As the Cub pilot knew, his aircraft was already "moving" through the airflow at perhaps 20–25 kts, which meant he just needed another 10 or so to become airborne. That 10 kts of groundspeed could be achieved in a far shorter distance than had there been no wind and the Cub would have needed to gain 30–35 kts of groundspeed before lifting off.
For all of us, the stronger the headwind, the shorter the takeoff distance. A rough rule of thumb for this is that your takeoff (and landing) distances will be reduced by about 1% for every 1 kt of headwind. So a 2000-ft takeoff run would only require 1800 ft in a 10-kt headwind (2000 x 0.9). Unfortunately, if you find yourself in the rare situation of needing to take off or land with a tailwind, the distance penalty is increased to about 5% per knot.
So a 2000-ft landing with a 10-kt tailwind would require at least 3000 ft (2000 x 1.5) of runway. For this very reason, tailwind takeoffs and landings should be avoided if the winds are more than 10 kts.
Bombardier CRJ lands at SDR (Santander, Spain) in an 80° crosswind gusting to around 40 kts.
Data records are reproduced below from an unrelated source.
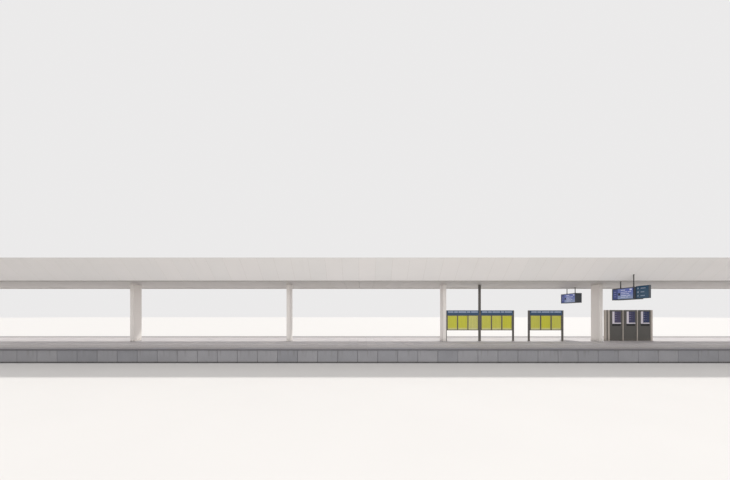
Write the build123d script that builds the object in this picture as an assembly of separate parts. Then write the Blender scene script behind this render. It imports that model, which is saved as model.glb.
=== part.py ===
from build123d import *
import math
import os

# Island platform of a railway station under its folded canopy, at half the real size.
# Millimetres. +X runs along the track, +Y away from the near track, +Z up.
# The origin is the middle of the underside, on the ground beside the track.

# Bays along the track
bay_count = 6
bay = 5360.0
wall_units_per_bay = 10
canopy_panels_per_bay = 11

# Platform body
platform_width = 5000.0
platform_height = 380.0
wall_thickness = 75.0
wall_joint = 4.0
wall_chamfer = 10.0
slab_depth = 1060.0
slab_thickness = 40.0
slab_overhang = 25.0
slab_bevel = 8.0
slabs_per_bay = 9
slab_joint = 4.0
paving_thickness = 40.0
paving_joint = 4.0

# Columns
column_width = 115.0
column_depth = 400.0
column_corner = 12.0
column_clearance = 4.0

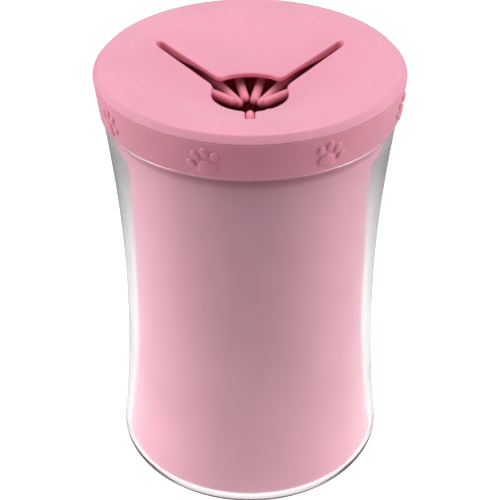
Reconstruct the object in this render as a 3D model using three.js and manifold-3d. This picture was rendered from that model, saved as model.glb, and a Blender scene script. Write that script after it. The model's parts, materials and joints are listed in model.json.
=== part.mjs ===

When faced with strong and gusty crosswinds, plan to make several approaches before a lull in the gusts lets you land within your aircraft's operating envelope.
Large airports in wide open spaces are wonderful because they often have multiple runways that ensure that at least one of them is oriented more or less into the wind at any given time.
This is because many of these airports have existed since the dawn of aviation. Initially they were simply large grass fields, and aviators would need only orient themselves into the wind for takeoff and landing. But, being airports, wind data was collected.
When it came time to pave runways, the airport planners looked at the wind roses to figure out the best orientation for primary and secondary runways. Unfortunately, one drawback to this sort of planning is that the runways are oriented to the prevailing wind flow, which usually means the lower speeds of the normal wind patterns.